Das Schild am Firmensitz in Hillen ist demontiert, auf der Homepage der gemeinnützigen GmbH zu lesen: „Danke für ihre Treue.“ Jetzt wird in einem laufenden Strafprozess um mehr als 100 Übergriffe auf drei Kinder im Ruhrgebiet zufällig bekannt: Der geständige Angeklagte (33) ist der Ex-Inhaber der Recklinghäuser Beratungsfirma für Kinder- und Jugendhilfe.
Nach der erschütternden Missbrauchsserie hat die Staatsanwaltschaft am Bochumer Landgericht zuletzt neuneinhalb Jahre Haft für den 33-Jährigen beantragt.
Der Mann, nach eigenen Angaben staatlich geprüfter Kinderpfleger und „Bachelor of Arts“ im Bereich Sozialpädagogik, hatte im Prozess zugegeben, über Jahre hinweg die anfangs sechs, sieben und acht Jahre alten Kinder seiner Partnerin selbst schwer sexuell missbraucht und teils auch zu Inzesthandlungen aufgefordert zu haben. Am Mittwoch (26.2.) soll das Urteil verkündet werden.
Zwischen 2018 und 2024 soll sich der 33-Jährige an den drei Geschwisterkindern (zwei Mädchen und ein Junge), die ihn laut Anklage als Ersatzvater ansahen, in mindestens 103 Fällen sexuell vergangen haben.
Sein erstes Opfer soll der Junge gewesen sein, später gerieten offenbar auch die zwei Mädchen in seine Fänge. Mehrfach soll der 33-Jährige auch mehrere der Geschwister gleichzeitig als Opfer in seine Übergriffe involviert und teils auch vor seinen Augen zu gegenseitigen Inzesthandlungen gezwungen haben.
Als Tatort ist in der Anklage auch eine ehemalige Mietwohnung an der Rheinlandstraße in Recklinghausen genannt, in der der Angeklagte von Dezember 2019 bis April 2020 gewohnt hat.
Außerdem sollen sich die Übergriffe in Wohnungen Bottrop, Essen und außerdem in einem Hotelzimmer während eines Türkei-Urlaubs ereignet haben. Alle Taten ab 2021 sollen sich durchweg in einer Wohnung in Herne passiert sein.

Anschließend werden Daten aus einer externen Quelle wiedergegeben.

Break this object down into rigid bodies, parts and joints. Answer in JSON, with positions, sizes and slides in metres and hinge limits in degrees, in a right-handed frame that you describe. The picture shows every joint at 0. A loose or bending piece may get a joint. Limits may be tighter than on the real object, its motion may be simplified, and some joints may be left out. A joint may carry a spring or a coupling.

Der Angeklagte war am 13. Juni 2024 festgenommen worden. Kurz zuvor hatte die heute neun Jahre alte Tochter seiner Partnerin sich einer Vertrauensperson anvertraut und erste Übergriffe des 33-Jährigen ans Licht gebracht.
Die Polizei hatte daraufhin sofort Recherchen über seine Selbständigkeit in der Kinderhilfe-Firma in Hillen angestellt. Ein entsprechender Polizeivermerk wurde jetzt im Prozess verlesen.
Auf der Internetseite der abgewickelten Kinderhilfe-gGmbH steht aktuell geschrieben, dass man, „nach vielen Jahren den Betrieb zum 9. August 2024“ geschlossen hat.
Neben dem jahrelangen Missbrauchs-Martyrium der drei Geschwisterkinder hatte im Prozess zuletzt auch einen Blick in die Vergangenheit des 33-Jährigen erschüttert.
Die Mutter des geständigen Sex-Täters soll angeblich unter dem so genannten „Münchhausen-Stellvertretersyndrom“ leiden. Die Frau soll Krankheiten erfunden, vorgetäuscht oder sogar bewusst herbeiführt haben, nur um eine medizinische Behandlung ihrer Kinder verlangen zu können. Unter anderem soll der 33-Jährige als Kind hoch überdosierte Beruhigungsmittel erhalten haben, zeitweise sogar in einem Rollstuhl festgegurtet worden sein.
Im Jahr 2000 war den Eltern des Angeklagten das Sorgerecht entzogen, der 33-Jährige mithilfe des Jugendamtes aus der Familie genommen worden. Danach änderte der Angeklagte sogar seinen Vor- und Nachnamen.
Verteidiger Simón Barrera González verteidigte die Darstellung der durchlebten Kindheit im Prozess als unerlässlich: „Der Angeklagte hat über Jahre schweren Missbrauch erlebt.“
Das entschuldige zwar nicht ansatzweise die Taten, es mache eine pädosexuelle Entwicklung aber transparent.
„Das hat mich sauer gemacht“
„Jahrelang habe ich ihn nur als Opfer vertreten. Dann wird plötzlich bekannt, dass er auch zum Täter geworden ist“, sagte der Verteidiger. „Das hat mich echt sauer gemacht.“ Dass den 33-Jährigen jetzt eine hohe Strafe erwarte, sei ihm nicht nur bewusst, sondern das sei auch „richtig“, so Barrera González.